I enjoy watching their faces light up when they begin to realize the possibilities that they never knew existed. It’s as if the proverbial “light bulb” goes on inside their heads and they begin to see the future as opposed to their current reality which one client compared to a hamster running on a wheel day in and day out.Well, recently, one of our tools was clearly eliminated for the time being, Chapter 20. One of the Southern District of Florida Bankruptcy Judges, the Honorable John K. Olsen, issued a consolidated opinion (September 19, 2011) of In Re: Quiros. In the opinion, Judge Olsen lays out a very strong case as to the reasons why this procedure should not be pursued by debtors. He reviews the cases on both sides of the issue and draws very logical conclusions.

What is a Chapter 20 you say? Well, I’m glad that you asked. Chapter 20 is a Chapter 7 Bankruptcy followed by a Chapter 13 bankruptcy. I know you may be asking yourself why would anyone want to file two bankruptcy cases? Well, there are reasons for everything and sometimes it is beneficial to an individual to file two cases even if they would be ineligible for a discharge in the subsequent Chapter 13.

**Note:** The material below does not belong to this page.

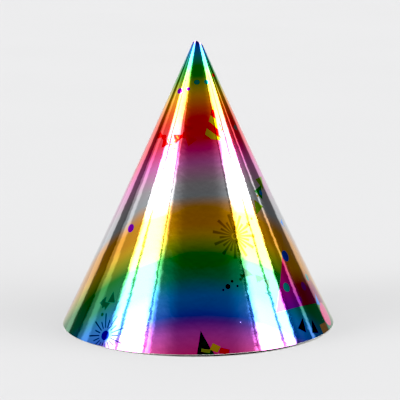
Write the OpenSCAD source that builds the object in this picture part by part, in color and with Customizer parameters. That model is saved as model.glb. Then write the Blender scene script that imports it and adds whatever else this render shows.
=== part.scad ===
// Party hat: a foil-faced card blank rolled into a cone, with its lap glued down the back.
// +Z runs up the axis, the rim stands on z = 0, and the front of the print faces -Y.

/* [Cone] */
// Height from the rim to the tip
hat_h = 160; // [100:1:240]
// Diameter across the card at the rim
rim_d = 154; // [100:1:200]
// Diameter across the card at the blunt tip
tip_d = 3.8; // [3:0.1:12]
// How far the sides draw in at half height
side_draw = 0.9; // [0:0.1:2]

/* [Sheet] */
// Thickness of the card
card_t = 0.4; // [0.3:0.05:0.8]
// Thickness of the printed foil film on the card's face
film_t = 0.1; // [0.05:0.01:0.15]
// Bare card left below the film at the rim
film_setback = 0.3; // [0.1:0.1:2]

/* [Back seam] */
// Turn of the lap round the back, in degrees
lap_turn = 12; // [8:1:24]
// Turn over which the flap steps up on to the lap, in degrees
step_turn = 1.2; // [0.8:0.1:2.5]
// How far below the tip the flap is trimmed
flap_trim = 2; // [1:0.5:6]
// Thickness of the glue line
glue_t = 0.1; // [0.05:0.01:0.3]
// Turn left dry beside the flap's free edge, in degrees
glue_margin = 2; // [1:0.5:4]
// Height left dry at the rim and at the top of the flap
glue_end_gap = 3; // [1:1:8]

/* [Elastic holes] */
// Diameter of each punched hole
hole_d = 3; // [2:0.1:6]
// Distance up the slope from the rim to the middle of a hole
hole_rise = 10; // [6:1:30]
// Turn from the middle of the front to each hole, in degrees
hole_turn = 96; // [60:1:140]

/* [Hidden] */
$fn = 180;

full_turn = 360;
front = -90;
back = 90;
profile_steps = 12;
riser_turn = 0.3;
punch_l = 8;

// Half angle of the cone, and how far a sheet's thickness reaches across it
half_angle = atan((rim_d - tip_d) / 2 / hat_h);
function across(t) = t / cos(half_angle);

// Distances outward from the card's face, layer by layer through the seam
flap_base = film_t + glue_t;
flap_face = flap_base + card_t;
shoulder_face = flap_base + card_t / 2;

// Where the lap starts and ends round the back, and the shoulder and flap that climb on to it
lap_start = back - lap_turn / 2;
lap_end = back + lap_turn / 2;
shoulder_start = lap_start - step_turn;
flap_start = lap_start - step_turn / 2;
flap_top = hat_h - flap_trim;
shoulder_top = flap_top - card_t;

// Radius of the card's face at height z: a straight cone, drawn in between its ends
function taper_r(z) = tip_d / 2 + (rim_d - tip_d) / 2 * (1 - z / hat_h);
function draw_in(z) = side_draw * 4 * (z / hat_h) * (1 - z / hat_h);
function face_r(z) = taper_r(z) - draw_in(z);

// Points up one side of a layer, a set distance out from the card's face.
// Every layer turns its corners at the same heights, so that the layers lie flat on each other.
function side(out, low, high) = [
    for (i = [0:profile_steps])
        let (z = max(low, min(high, hat_h * i / profile_steps)))
        [face_r(z) + across(out), z]
];

// Part of a turn of sheet between two distances out from the card's face
module layer(inner, outer, start, turn, low = 0, high = hat_h) {
    inner_side = side(inner, low, high);
    outer_side = side(outer, low, high);
    top_down = [for (i = [profile_steps:-1:0]) outer_side[i]];
    rotate([0, 0, start])
        rotate_extrude(angle = turn)
            polygon(concat(inner_side, top_down));
}

// Punches square to the slope, one on each side of the front
module elastic_punches() {
    z = hole_rise * cos(half_angle);
    tilt = atan((face_r(z - 1) - face_r(z + 1)) / 2);
    for (way = [-1, 1])
        rotate([0, 0, front + way * hole_turn])
            translate([face_r(z), 0, z])
                rotate([0, 90 - tilt, 0])
                    cylinder(d = hole_d, h = punch_l, center = true);
}

// Card blank: a full turn, a shoulder half a sheet high, and the flap that laps over its other edge
module card_cone() {
    color("whitesmoke")
        difference() {
            union() {
                layer(-card_t, 0, 0, full_turn);
                layer(-card_t / 2, shoulder_face, shoulder_start, step_turn, 0, shoulder_top);
                layer(flap_base, flap_face, flap_start, lap_end - flap_start, 0, flap_top);
            }
            elastic_punches();
        }
}

// Film on one stretch of card, reaching half a riser into the riser at each end of it
module film_run(face, start, end, top) {
    layer(face, face + film_t, start, end - riser_turn / 2 - start, film_setback, top);
}

// Film up one stair of the seam, from the middle of one run's thickness to the middle of the next
module film_riser(low_face, high_face, stair) {
    middle = film_t / 2;
    layer(low_face + middle, high_face + middle, stair - riser_turn, riser_turn, film_setback, flap_top);
}

// Foil film: under the flap and round the cone, then up the shoulder and the flap
module foil_film() {
    color("mediumorchid")
        difference() {
            union() {
                film_run(0, lap_start, shoulder_start + full_turn, hat_h);
                film_riser(0, shoulder_face, shoulder_start);
                film_run(shoulder_face, shoulder_start - riser_turn / 2, flap_start, flap_top);
                film_riser(shoulder_face, flap_face, flap_start);
                film_run(flap_face, flap_start - riser_turn / 2, lap_end + riser_turn / 2, flap_top);
            }
            elastic_punches();
        }
}

// Glue line between the lapped edge and the flap
module seam_glue() {
    color("khaki")
        layer(film_t, flap_base, lap_start, lap_turn - glue_margin, glue_end_gap, flap_top - glue_end_gap);
}

card_cone();
foil_film();
seam_glue();
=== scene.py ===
"""A foil party hat: printed rainbow film on white card, rolled into a cone and glued down the back.

Lengths are in metres, in the CAD frame: +Z up the axis, the rim on z = 0, the front facing -Y.
The print's artwork is laid out in millimetres on the flat sheet, x across and y down from the tip.
"""

import math

import bpy
import numpy as np
from mathutils import Matrix, Vector


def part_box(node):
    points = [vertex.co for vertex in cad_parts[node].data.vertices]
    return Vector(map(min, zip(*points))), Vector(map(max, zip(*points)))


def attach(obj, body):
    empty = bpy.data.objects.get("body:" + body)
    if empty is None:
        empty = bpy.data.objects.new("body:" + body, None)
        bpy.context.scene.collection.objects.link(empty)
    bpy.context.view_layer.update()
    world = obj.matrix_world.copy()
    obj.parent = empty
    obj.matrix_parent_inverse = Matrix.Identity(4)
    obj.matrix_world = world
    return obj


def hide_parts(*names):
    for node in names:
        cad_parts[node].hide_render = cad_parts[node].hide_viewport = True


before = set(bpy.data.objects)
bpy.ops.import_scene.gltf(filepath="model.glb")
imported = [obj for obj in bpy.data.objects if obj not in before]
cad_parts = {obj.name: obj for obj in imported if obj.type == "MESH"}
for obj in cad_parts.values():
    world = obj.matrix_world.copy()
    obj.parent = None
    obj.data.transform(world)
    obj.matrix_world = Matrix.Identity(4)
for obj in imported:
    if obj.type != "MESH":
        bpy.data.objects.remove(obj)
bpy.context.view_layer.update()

# ---------------------------------------------------------------- sizes

MM = 0.001
CARD_LOW, CARD_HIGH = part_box("card_cone")
FILM_LOW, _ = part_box("foil_film")
GLUE_LOW, GLUE_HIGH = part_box("seam_glue")
# The card's outer face is a straight cone from the rim to the tip, drawn in by SIDE_DRAW at half height.
HEIGHT = CARD_HIGH.z
RIM_R = (CARD_HIGH.x - CARD_LOW.x) / 2
TIP_R = 1.9 * MM
SIDE_DRAW = 0.9 * MM
CARD_T = 0.4 * MM
FILM_T = 0.1 * MM
GLUE_T = 0.1 * MM
SLANT = math.hypot(HEIGHT, RIM_R)
# A thickness square to the slope reaches this many times as far level
ACROSS = SLANT / HEIGHT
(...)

Under the 2005 amendments to the Bankruptcy Code (BAPCPA), a debtor can file a Chapter 13, after receiving a Chapter 7 discharge, and have the Chapter 13 plan confirmed, despite being ineligible for a discharge, provided that the Chapter 13 plan meets all the requirements for confirmation.

Chapter 20 cases under BAPCPA raise numerous legal issues and Courts around the Country are grappling with this very issue and coming out on both sides of the issue. Recently, my colleague and friend, Craig Andresen, a Minnesota Bankruptcy Attorney wrote about the In Re Fisette decision out of the Eighth Circuit Court of Appeals. Interestingly, the Eighth Circuit Court of Appeals ruled that a lien strip can occur in a Chapter 20 case, even where the debtor was ineligible for a discharge. The Fisette Case is the first ruling on the Chapter 20 lien strip issue from a Federal Appeals Court. The Opinion (issued August 29, 2011) was very well reasoned and written by the Honorable Barry S. Schermer, and his opinion draws the exact opposite conclusion.

In the 11th Circuit Court of Appeals, we have a very interesting situation. Now that the Southern District of Florida has ruled that there cannot be a lien strip of the second mortgage in a Chapter 20 and the Northern District of Georgia has ruled that this can be done, we will have to wait to figure out what the 11th Circuit will say when and if the case gets up to the Appellate Level.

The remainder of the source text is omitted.